What to produce:
Every line below is to be quoted exactly, with nothing added or dropped.
___
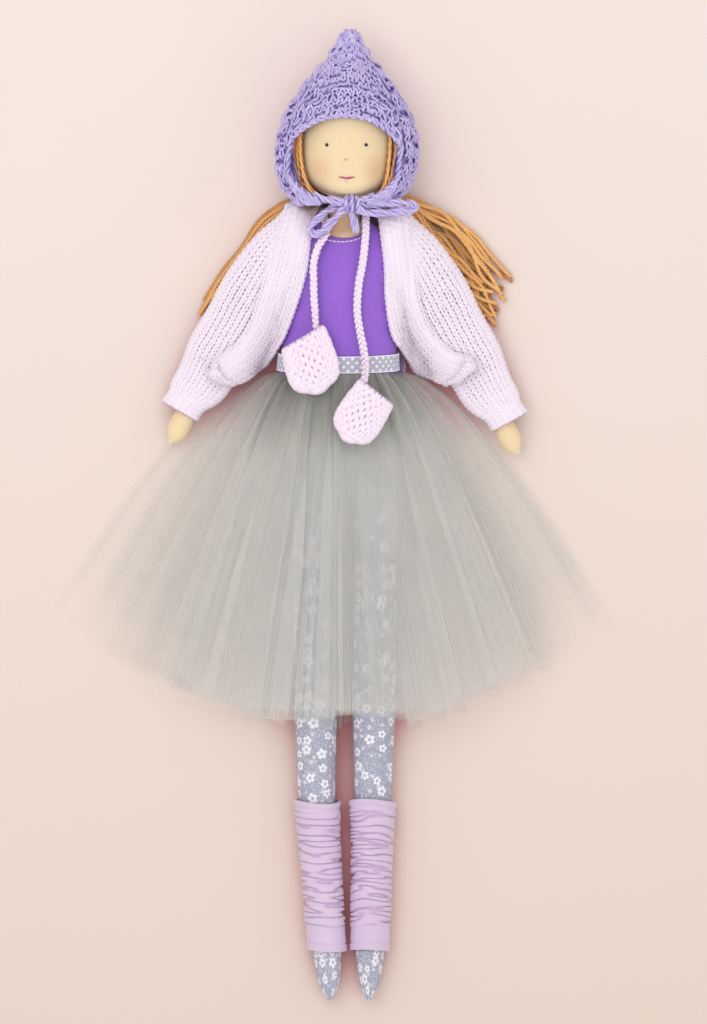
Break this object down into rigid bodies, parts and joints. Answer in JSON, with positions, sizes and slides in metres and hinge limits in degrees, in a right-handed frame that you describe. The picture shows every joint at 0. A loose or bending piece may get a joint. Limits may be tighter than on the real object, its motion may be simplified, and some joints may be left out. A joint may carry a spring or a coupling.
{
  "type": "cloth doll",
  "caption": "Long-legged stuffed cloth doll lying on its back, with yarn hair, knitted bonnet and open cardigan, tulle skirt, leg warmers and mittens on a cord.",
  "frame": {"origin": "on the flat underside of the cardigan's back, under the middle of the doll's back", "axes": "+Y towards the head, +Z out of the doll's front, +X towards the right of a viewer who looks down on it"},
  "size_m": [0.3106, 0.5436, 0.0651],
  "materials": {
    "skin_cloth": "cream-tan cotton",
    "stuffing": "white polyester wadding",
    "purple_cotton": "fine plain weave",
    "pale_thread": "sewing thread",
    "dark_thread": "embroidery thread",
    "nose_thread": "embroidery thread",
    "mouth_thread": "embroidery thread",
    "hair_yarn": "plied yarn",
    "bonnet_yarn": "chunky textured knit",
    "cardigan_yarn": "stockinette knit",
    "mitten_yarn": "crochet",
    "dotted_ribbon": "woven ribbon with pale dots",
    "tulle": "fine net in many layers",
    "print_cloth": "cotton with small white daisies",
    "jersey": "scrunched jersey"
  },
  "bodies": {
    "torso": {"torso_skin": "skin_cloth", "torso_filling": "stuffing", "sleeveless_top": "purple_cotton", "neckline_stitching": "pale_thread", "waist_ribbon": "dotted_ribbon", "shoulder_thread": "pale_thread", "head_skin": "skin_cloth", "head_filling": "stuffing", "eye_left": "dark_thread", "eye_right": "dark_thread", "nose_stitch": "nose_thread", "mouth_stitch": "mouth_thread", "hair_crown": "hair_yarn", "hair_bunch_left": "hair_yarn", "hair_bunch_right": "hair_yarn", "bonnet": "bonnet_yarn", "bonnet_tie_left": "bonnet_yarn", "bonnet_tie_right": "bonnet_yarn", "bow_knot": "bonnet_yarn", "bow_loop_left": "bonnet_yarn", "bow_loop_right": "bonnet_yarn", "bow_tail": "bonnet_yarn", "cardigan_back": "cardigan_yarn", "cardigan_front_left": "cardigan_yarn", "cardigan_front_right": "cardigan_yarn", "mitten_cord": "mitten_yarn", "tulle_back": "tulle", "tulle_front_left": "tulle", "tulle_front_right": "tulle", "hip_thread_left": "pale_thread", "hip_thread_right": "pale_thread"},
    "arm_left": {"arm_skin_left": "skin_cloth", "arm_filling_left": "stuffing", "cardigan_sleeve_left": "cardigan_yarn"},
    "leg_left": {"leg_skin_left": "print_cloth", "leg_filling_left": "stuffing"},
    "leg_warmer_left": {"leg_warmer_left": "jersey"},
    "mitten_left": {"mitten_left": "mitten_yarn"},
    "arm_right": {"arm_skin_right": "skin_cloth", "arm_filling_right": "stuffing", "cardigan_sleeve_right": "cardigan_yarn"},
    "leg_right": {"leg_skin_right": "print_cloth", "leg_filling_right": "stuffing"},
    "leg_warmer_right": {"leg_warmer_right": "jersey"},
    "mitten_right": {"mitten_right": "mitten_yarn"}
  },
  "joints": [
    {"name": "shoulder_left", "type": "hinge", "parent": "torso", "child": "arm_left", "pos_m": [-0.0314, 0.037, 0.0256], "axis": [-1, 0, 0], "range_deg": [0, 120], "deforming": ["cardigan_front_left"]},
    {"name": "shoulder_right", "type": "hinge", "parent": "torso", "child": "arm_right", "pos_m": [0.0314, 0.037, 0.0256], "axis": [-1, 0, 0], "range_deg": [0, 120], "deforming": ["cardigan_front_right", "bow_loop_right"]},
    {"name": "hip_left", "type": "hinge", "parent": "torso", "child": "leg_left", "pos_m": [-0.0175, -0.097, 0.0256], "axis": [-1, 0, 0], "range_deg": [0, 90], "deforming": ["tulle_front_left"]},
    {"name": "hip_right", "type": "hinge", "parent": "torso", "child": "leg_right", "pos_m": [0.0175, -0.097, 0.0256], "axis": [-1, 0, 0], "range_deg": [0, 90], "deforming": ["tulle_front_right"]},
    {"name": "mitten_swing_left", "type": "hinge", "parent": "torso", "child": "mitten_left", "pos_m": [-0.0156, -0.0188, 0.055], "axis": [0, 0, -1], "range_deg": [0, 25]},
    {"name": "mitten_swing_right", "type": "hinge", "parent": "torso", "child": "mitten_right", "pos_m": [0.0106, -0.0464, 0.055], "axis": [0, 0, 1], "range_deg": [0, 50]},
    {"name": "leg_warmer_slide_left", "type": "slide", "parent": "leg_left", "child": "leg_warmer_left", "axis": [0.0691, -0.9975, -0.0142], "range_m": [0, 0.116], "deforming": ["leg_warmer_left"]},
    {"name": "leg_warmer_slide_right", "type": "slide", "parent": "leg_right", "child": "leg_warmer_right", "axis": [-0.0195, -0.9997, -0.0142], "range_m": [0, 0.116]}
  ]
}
___
Output for this task:
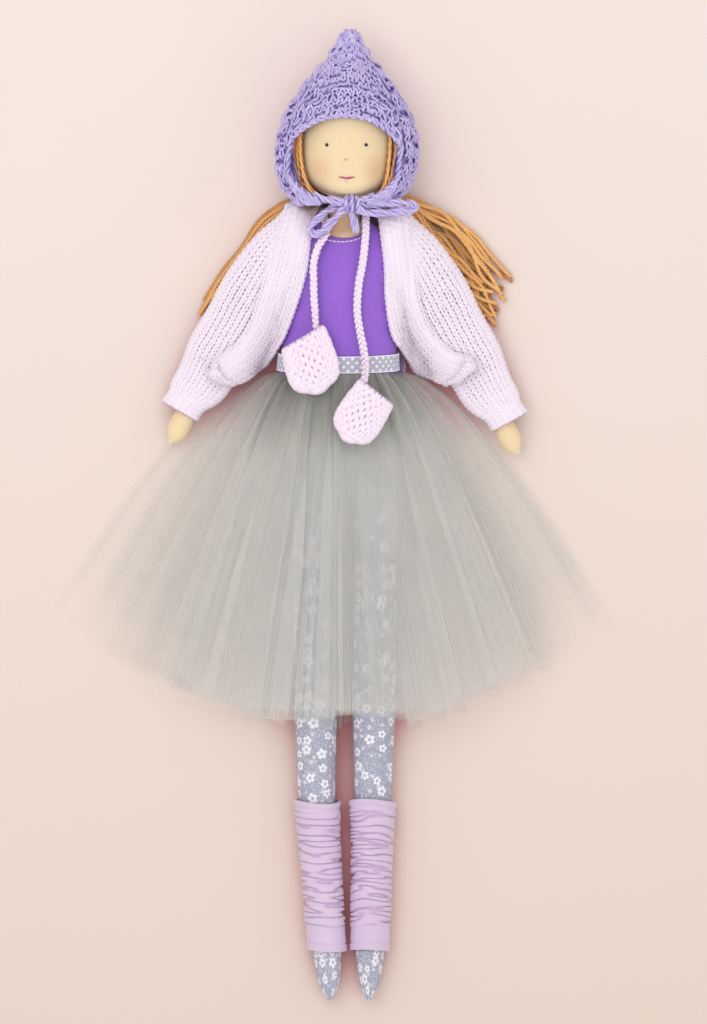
Break this object down into rigid bodies, parts and joints. Answer in JSON, with positions, sizes and slides in metres and hinge limits in degrees, in a right-handed frame that you describe. The picture shows every joint at 0. A loose or bending piece may get a joint. Limits may be tighter than on the real object, its motion may be simplified, and some joints may be left out. A joint may carry a spring or a coupling.
{
  "type": "cloth doll",
  "caption": "Long-legged stuffed cloth doll lying on its back, with yarn hair, knitted bonnet and open cardigan, tulle skirt, leg warmers and mittens on a cord.",
  "frame": {"origin": "on the flat underside of the cardigan's back, under the middle of the doll's back", "axes": "+Y towards the head, +Z out of the doll's front, +X towards the right of a viewer who looks down on it"},
  "size_m": [0.3106, 0.5436, 0.0651],
  "materials": {
    "skin_cloth": "cream-tan cotton",
    "stuffing": "white polyester wadding",
    "purple_cotton": "fine plain weave",
    "pale_thread": "sewing thread",
    "dark_thread": "embroidery thread",
    "nose_thread": "embroidery thread",
    "mouth_thread": "embroidery thread",
    "hair_yarn": "plied yarn",
    "bonnet_yarn": "chunky textured knit",
    "cardigan_yarn": "stockinette knit",
    "mitten_yarn": "crochet",
    "dotted_ribbon": "woven ribbon with pale dots",
    "tulle": "fine net in many layers",
    "print_cloth": "cotton with small white daisies",
    "jersey": "scrunched jersey"
  },
  "bodies": {
    "torso": {"torso_skin": "skin_cloth", "torso_filling": "stuffing", "sleeveless_top": "purple_cotton", "neckline_stitching": "pale_thread", "waist_ribbon": "dotted_ribbon", "shoulder_thread": "pale_thread", "head_skin": "skin_cloth", "head_filling": "stuffing", "eye_left": "dark_thread", "eye_right": "dark_thread", "nose_stitch": "nose_thread", "mouth_stitch": "mouth_thread", "hair_crown": "hair_yarn", "hair_bunch_left": "hair_yarn", "hair_bunch_right": "hair_yarn", "bonnet": "bonnet_yarn", "bonnet_tie_left": "bonnet_yarn", "bonnet_tie_right": "bonnet_yarn", "bow_knot": "bonnet_yarn", "bow_loop_left": "bonnet_yarn", "bow_loop_right": "bonnet_yarn", "bow_tail": "bonnet_yarn", "cardigan_back": "cardigan_yarn", "cardigan_front_left": "cardigan_yarn", "cardigan_front_right": "cardigan_yarn", "mitten_cord": "mitten_yarn", "tulle_back": "tulle", "tulle_front_left": "tulle", "tulle_front_right": "tulle", "hip_thread_left": "pale_thread", "hip_thread_right": "pale_thread"},
    "arm_left": {"arm_skin_left": "skin_cloth", "arm_filling_left": "stuffing", "cardigan_sleeve_left": "cardigan_yarn"},
    "leg_left": {"leg_skin_left": "print_cloth", "leg_filling_left": "stuffing"},
    "leg_warmer_left": {"leg_warmer_left": "jersey"},
    "mitten_left": {"mitten_left": "mitten_yarn"},
    "arm_right": {"arm_skin_right": "skin_cloth", "arm_filling_right": "stuffing", "cardigan_sleeve_right": "cardigan_yarn"},
    "leg_right": {"leg_skin_right": "print_cloth", "leg_filling_right": "stuffing"},
    "leg_warmer_right": {"leg_warmer_right": "jersey"},
    "mitten_right": {"mitten_right": "mitten_yarn"}
  },
  "joints": [
    {"name": "shoulder_left", "type": "hinge", "parent": "torso", "child": "arm_left", "pos_m": [-0.0314, 0.037, 0.0256], "axis": [-1, 0, 0], "range_deg": [0, 120], "deforming": ["cardigan_front_left"]},
    {"name": "shoulder_right", "type": "hinge", "parent": "torso", "child": "arm_right", "pos_m": [0.0314, 0.037, 0.0256], "axis": [-1, 0, 0], "range_deg": [0, 120], "deforming": ["cardigan_front_right", "bow_loop_right"]},
    {"name": "hip_left", "type": "hinge", "parent": "torso", "child": "leg_left", "pos_m": [-0.0175, -0.097, 0.0256], "axis": [-1, 0, 0], "range_deg": [0, 90], "deforming": ["tulle_front_left"]},
    {"name": "hip_right", "type": "hinge", "parent": "torso", "child": "leg_right", "pos_m": [0.0175, -0.097, 0.0256], "axis": [-1, 0, 0], "range_deg": [0, 90], "deforming": ["tulle_front_right"]},
    {"name": "mitten_swing_left", "type": "hinge", "parent": "torso", "child": "mitten_left", "pos_m": [-0.0156, -0.0188, 0.055], "axis": [0, 0, -1], "range_deg": [0, 25]},
    {"name": "mitten_swing_right", "type": "hinge", "parent": "torso", "child": "mitten_right", "pos_m": [0.0106, -0.0464, 0.055], "axis": [0, 0, 1], "range_deg": [0, 50]},
    {"name": "leg_warmer_slide_left", "type": "slide", "parent": "leg_left", "child": "leg_warmer_left", "axis": [0.0691, -0.9975, -0.0142], "range_m": [0, 0.116], "deforming": ["leg_warmer_left"]},
    {"name": "leg_warmer_slide_right", "type": "slide", "parent": "leg_right", "child": "leg_warmer_right", "axis": [-0.0195, -0.9997, -0.0142], "range_m": [0, 0.116]}
  ]
}